* **Prompt**
Reproduce exactly the lines from the one containing "obj.data.transform(world)" through the last line of the data, both ends included.

* **Dataset excerpt**
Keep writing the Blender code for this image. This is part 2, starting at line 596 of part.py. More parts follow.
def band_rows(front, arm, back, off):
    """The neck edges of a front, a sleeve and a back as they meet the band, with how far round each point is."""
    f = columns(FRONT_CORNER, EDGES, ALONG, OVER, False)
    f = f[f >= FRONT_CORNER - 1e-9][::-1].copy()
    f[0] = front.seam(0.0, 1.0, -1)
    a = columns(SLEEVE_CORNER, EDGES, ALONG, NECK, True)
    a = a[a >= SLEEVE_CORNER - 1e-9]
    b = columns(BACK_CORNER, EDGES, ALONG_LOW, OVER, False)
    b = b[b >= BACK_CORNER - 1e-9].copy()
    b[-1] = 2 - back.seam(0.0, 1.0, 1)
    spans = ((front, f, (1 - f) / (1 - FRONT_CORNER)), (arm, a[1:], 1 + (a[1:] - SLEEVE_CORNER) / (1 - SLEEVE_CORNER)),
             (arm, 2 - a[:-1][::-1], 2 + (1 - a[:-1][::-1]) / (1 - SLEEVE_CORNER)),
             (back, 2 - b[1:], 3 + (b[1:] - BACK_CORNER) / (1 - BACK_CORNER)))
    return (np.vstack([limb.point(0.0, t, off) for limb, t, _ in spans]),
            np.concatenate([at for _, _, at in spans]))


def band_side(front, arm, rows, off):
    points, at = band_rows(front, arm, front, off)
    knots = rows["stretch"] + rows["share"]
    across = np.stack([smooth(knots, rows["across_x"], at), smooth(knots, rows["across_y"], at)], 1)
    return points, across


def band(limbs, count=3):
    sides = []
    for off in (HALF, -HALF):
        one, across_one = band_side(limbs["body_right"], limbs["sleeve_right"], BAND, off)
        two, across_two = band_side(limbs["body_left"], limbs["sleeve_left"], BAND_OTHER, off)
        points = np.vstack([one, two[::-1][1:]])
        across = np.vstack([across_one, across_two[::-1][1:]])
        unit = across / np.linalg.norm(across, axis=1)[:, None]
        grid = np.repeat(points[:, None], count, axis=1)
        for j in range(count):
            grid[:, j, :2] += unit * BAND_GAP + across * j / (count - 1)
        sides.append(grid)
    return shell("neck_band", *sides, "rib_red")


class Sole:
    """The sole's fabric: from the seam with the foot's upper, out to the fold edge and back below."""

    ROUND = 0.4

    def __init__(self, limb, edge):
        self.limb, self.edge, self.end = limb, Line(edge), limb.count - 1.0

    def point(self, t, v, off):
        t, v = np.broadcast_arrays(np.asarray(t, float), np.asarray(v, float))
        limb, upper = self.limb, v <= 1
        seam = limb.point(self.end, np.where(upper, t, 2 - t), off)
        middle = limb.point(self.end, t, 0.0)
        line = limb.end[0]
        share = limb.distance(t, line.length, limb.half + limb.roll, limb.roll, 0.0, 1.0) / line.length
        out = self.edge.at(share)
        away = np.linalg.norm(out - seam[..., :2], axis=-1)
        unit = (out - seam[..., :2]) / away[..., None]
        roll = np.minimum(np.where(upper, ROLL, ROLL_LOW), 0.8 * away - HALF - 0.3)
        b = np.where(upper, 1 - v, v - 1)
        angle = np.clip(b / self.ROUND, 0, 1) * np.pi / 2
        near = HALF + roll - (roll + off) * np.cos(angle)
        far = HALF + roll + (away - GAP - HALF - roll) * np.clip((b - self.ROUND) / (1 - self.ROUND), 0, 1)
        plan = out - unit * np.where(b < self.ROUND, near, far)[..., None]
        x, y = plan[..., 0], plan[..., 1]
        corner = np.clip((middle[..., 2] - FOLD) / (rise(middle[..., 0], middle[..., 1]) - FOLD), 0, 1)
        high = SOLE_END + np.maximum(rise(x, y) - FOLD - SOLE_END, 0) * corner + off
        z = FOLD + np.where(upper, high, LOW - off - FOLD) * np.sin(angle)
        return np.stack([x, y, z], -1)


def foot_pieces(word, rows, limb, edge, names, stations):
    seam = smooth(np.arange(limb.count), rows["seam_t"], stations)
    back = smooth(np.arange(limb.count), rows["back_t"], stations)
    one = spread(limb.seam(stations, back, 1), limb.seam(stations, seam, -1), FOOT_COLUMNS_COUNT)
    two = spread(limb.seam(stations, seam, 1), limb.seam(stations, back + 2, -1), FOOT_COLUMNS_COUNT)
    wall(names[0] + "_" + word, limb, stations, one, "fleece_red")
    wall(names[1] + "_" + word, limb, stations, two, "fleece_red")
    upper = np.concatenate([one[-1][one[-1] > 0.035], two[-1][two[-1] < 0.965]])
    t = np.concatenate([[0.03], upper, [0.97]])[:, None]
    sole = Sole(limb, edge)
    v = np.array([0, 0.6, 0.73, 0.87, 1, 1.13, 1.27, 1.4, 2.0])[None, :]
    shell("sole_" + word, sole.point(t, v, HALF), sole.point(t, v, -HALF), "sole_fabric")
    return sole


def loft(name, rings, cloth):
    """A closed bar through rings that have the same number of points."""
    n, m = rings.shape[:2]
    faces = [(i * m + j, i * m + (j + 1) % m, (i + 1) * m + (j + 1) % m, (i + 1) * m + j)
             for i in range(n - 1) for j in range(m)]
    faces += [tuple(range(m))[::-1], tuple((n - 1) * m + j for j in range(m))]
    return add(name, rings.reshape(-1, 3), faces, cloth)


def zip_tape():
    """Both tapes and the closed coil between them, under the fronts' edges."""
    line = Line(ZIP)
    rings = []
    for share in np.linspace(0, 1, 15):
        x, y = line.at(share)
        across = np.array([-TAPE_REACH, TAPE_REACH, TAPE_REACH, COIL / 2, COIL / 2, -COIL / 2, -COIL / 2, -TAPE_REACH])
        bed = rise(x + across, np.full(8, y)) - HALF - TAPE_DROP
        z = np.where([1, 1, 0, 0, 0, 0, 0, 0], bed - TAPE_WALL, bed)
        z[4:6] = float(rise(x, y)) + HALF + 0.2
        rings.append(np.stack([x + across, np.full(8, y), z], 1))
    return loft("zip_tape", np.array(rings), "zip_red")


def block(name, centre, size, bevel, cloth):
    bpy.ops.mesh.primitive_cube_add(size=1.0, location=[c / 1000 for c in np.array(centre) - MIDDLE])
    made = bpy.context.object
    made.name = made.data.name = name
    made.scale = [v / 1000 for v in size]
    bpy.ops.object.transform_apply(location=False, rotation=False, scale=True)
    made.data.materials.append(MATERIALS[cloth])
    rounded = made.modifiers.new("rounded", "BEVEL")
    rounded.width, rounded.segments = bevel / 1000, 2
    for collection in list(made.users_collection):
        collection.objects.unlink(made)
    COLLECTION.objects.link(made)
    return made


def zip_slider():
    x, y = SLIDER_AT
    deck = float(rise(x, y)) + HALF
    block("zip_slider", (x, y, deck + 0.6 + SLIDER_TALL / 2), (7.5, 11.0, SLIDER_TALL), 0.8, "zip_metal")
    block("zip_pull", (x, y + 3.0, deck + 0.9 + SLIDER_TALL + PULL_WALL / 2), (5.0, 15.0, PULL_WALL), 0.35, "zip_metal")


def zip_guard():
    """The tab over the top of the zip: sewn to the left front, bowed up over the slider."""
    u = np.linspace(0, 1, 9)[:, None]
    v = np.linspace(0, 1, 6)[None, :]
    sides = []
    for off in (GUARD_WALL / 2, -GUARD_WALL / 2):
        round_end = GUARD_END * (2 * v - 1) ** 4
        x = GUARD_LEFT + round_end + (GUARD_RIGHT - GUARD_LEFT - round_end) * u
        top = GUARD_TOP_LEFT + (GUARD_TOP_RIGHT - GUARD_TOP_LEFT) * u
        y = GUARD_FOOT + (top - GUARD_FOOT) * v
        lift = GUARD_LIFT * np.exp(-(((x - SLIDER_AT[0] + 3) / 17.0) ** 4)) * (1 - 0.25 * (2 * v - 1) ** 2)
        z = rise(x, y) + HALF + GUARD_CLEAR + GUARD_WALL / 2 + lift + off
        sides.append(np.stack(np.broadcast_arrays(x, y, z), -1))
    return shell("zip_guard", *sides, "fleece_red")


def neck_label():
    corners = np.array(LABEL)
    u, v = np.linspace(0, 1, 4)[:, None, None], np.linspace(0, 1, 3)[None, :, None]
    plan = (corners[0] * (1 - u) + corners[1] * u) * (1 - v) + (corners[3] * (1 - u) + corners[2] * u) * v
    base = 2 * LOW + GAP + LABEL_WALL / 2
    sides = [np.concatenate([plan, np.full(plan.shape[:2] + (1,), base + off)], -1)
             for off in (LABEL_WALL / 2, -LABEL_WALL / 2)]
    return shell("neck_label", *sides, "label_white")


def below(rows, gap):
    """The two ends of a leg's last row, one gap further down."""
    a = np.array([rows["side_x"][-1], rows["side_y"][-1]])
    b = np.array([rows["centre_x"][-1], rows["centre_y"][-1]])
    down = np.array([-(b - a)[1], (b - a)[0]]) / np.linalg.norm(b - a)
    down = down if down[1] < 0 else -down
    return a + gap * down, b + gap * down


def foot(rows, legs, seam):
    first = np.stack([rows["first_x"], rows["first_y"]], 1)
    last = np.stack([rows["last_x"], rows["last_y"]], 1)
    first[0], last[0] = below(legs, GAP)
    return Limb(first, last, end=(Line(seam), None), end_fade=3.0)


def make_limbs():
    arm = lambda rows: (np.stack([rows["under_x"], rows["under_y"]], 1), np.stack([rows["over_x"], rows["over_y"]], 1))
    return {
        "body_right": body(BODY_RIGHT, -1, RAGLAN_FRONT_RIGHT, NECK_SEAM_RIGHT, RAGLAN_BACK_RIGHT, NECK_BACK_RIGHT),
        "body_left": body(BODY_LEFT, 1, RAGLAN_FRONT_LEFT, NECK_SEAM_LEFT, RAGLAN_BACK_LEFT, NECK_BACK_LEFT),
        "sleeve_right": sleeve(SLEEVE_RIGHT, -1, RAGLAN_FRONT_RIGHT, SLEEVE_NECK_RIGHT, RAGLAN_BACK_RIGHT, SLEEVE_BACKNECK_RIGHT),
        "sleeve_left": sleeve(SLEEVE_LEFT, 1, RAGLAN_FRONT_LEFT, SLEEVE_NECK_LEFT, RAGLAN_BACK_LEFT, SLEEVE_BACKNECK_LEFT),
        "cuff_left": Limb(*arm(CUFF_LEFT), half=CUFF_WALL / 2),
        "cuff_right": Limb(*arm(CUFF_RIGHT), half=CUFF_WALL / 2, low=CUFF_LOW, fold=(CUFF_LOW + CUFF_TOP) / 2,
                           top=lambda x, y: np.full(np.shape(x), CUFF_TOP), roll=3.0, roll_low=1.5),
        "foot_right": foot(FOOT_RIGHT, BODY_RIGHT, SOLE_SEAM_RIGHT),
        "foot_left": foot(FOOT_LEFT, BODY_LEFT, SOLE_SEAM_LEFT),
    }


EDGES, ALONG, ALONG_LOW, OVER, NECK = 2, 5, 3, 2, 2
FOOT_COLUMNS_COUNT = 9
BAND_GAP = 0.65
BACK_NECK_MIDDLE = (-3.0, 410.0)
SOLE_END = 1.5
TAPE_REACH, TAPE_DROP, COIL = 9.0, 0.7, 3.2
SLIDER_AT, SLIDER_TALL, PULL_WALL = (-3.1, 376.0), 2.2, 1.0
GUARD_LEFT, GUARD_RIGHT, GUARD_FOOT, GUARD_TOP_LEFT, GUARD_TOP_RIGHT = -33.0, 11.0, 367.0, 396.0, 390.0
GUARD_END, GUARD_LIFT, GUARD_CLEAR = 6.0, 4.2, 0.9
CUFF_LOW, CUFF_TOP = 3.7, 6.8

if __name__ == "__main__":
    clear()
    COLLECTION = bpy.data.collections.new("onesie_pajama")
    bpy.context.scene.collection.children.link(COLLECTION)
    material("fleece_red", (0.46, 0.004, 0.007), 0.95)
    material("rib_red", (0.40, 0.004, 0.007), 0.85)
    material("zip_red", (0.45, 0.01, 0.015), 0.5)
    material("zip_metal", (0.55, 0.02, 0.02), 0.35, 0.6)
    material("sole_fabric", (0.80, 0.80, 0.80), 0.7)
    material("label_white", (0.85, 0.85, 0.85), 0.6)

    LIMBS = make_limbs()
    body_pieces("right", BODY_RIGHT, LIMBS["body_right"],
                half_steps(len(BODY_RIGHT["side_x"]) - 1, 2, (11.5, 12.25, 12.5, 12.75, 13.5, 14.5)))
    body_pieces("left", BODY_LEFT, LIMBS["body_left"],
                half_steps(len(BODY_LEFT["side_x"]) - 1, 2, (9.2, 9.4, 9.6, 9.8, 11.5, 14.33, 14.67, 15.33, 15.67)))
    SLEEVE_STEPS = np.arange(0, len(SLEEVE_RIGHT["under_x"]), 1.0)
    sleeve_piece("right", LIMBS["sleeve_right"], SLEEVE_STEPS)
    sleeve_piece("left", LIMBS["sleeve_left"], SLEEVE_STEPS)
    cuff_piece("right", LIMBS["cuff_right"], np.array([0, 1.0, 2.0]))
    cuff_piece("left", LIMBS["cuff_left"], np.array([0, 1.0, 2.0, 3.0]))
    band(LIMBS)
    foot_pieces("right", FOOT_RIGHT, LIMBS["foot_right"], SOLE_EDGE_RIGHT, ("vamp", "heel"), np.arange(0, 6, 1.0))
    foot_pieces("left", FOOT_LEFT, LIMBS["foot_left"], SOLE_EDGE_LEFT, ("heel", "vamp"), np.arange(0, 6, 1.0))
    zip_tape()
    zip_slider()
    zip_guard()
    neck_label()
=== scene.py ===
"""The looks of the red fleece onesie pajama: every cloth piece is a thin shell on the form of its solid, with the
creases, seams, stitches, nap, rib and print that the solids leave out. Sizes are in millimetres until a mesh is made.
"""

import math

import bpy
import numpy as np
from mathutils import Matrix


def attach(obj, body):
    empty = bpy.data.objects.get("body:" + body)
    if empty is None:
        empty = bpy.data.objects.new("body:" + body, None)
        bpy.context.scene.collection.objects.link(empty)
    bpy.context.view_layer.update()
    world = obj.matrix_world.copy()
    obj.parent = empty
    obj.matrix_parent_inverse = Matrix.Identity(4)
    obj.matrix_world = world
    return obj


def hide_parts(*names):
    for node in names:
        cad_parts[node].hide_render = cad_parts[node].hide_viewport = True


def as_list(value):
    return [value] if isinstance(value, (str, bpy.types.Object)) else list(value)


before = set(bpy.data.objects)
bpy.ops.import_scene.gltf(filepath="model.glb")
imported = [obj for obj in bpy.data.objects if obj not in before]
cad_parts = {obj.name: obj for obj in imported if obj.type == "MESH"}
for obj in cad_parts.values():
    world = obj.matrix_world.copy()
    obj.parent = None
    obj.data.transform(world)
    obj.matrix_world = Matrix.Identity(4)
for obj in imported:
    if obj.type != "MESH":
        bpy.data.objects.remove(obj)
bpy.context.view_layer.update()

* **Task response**
    obj.data.transform(world)
    obj.matrix_world = Matrix.Identity(4)
for obj in imported:
    if obj.type != "MESH":
        bpy.data.objects.remove(obj)
bpy.context.view_layer.update()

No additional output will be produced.